Les représentants du corps médical regrettent par ailleurs que certains budgets, qui pourraient être utilisés pour combler des déficits ou « de façon plus judicieuse », soient bloqués, des budgets non financés structurellement mais auxquels on ne peut pas toucher, ils sont déclarés « non dépensables » par le cabinet, notamment dans les soins transversaux (New Deal, "covid +", malades chroniques) qui représentent la première ligne budgétaire (la « zéro »). Un « tabou » que les médecins ne comprennent pas. « Vandenbroucke est très intelligent et ses idées, basées sur la doctrine de l’État social actif cher à Tony Blair, ne sont pas fondamentalement mauvaises, mais quand il a une idée en tête, il n’en démord pas… », regrette un médecin.
Ce côté psychorigide agace de plus en plus les médecins.
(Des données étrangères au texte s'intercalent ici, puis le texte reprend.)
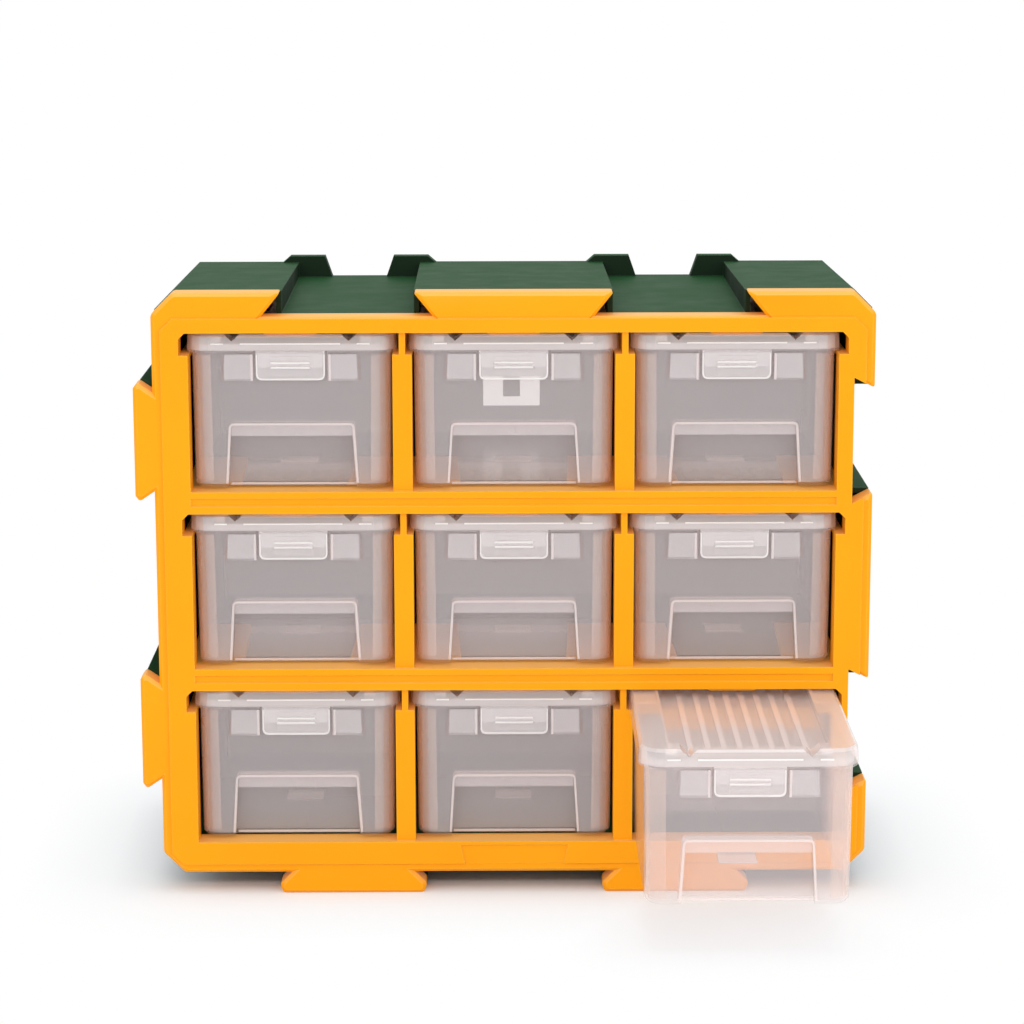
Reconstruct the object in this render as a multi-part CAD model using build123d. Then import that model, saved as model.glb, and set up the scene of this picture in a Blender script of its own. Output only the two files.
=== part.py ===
"""Stackable parts cabinet: a moulded green housing, an orange front frame with nine cells,
and nine clear snap-lid boxes that slide in the cells as drawers.

Millimetres, Z up, the front faces -Y. The origin is on the floor, under the middle of the cabinet.
"""

import os
from math import cos, radians, sin, tan

from build123d import *

# Cabinet
columns = 3
rows = 3
column_pitch = 92.8
cell_height = 67.0
bar_height = 9.4
top_bar = 16.7
bottom_bar = 13.8
stile_width = 15.2
post_width = 8.1
web_thickness = 2.6
cabinet_depth = 138.0
frame_depth = 12.0
frame_corner = 9.0
frame_edge_chamfer = 1.4
ring_margin = 3.8
ring_height_margin = 10.7
ring_corner = 5.0
ring_relief = 0.8
post_setback = 2.0
notch_step = 3.9
notch_chamfer = 2.6
slide_clearance = 0.3

# Dovetails on the foot side and the left side, and the grooves that take them
foot_pitch = 138.2
foot_height = 9.4
foot_neck = 52.5
foot_tip = 63.2
foot_sole = 60.6
foot_tip_drop = 5.4
tongue_pitch = 125.0
tongue_height = 8.1
tongue_neck = 41.8
tongue_tip = 50.4
tongue_sole = 45.6
tongue_tip_reach = 6.4
dovetail_slack = 0.3
mouth_slack = 1.3
groove_floor_gap = 0.6

# Housing
housing_wall = 2.2
housing_step = 0.5
housing_corner = 7.6
housing_draft = 3.2
rail_draft = 3.0
stop_thickness = 6.0
stop_gap = 11.9
stop_slope = 3.7
hanger_width = 26.0
hanger_height = 14.0
hanger_drop = 70.6
hanger_tongue_width = 7.8
hanger_tongue_length = 9.4

# Rack behind the frame: rails, dividers and shelves
rack_depth = 69.0
rail_thickness = 2.0
shelf_thickness = 2.2
shelf_band = 4.0
shelf_slot_front = 44.8
shelf_slot_rear = 49.2
cross_slack = 0.15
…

Le ministre a par ailleurs déjà mis les limitations de suppléments d'honoraires dans son projet de loi-cadre, alors qu’il affirmait que ceux-ci devaient être liés à la réforme de la nomenclature et du financement hospitalier qui, semble-t-il, ne sont guère avancés… Les médecins ont de quoi se sentir un peu floués, et se méfient de ce que l'avenir pourrait leur réserver. « Déjà, lors de sa mandature précédente, il s'était engagé devant tous à terminer la réforme hospitalière et de la nomenclature pour la fin de la Vivaldi, donc pour il y a deux ans », rappelle le Dr de Toeuf.
La piste du ticket modérateur indexé
Le ministre franchira-t-il la « ligne rouge » des mutuelles en augmentant le tiers payant sur les consultations, comme proposé par les syndicats médicaux ? Le ticket modérateur n’a plus été indexé depuis plus de dix ans. Chaque fois que l'inflation augmente, la part relative du patient (qui, lui, bénéficie de l’index sur son salaire, sa pension ou ses allocations) diminue. L’une des pistes pour renflouer le budget est de l’augmenter. « Nous comprenons que la sécurité sociale et l'État ne sont pas florissants et nous voulons bien consentir des efforts, mais tout le monde doit y participer, y compris le patient, tout en protégeant les plus vulnérables, comme les BIM, qui doivent être tenus à l’écart d’une indexation », précise Marcel Bauval. Régulariser le ticket modérateur d’un euro permettrait d’engranger aisément plus de 100 millions. Mais les mutuelles s’opposent fermement à cette mesure (Solidaris rembourse l’intégralité des tickets modérateurs de ses membres…).
La décision reviendra in fine au Conseil des ministres, qui devra faire une proposition de budget au Conseil général mardi prochain. Vingt personnes y siègent, des représentants des syndicats, des patrons, des mutuelles et de cinq ministères, il faut l’unanimité des cinq membres du gouvernement pour que la proposition de budget passe.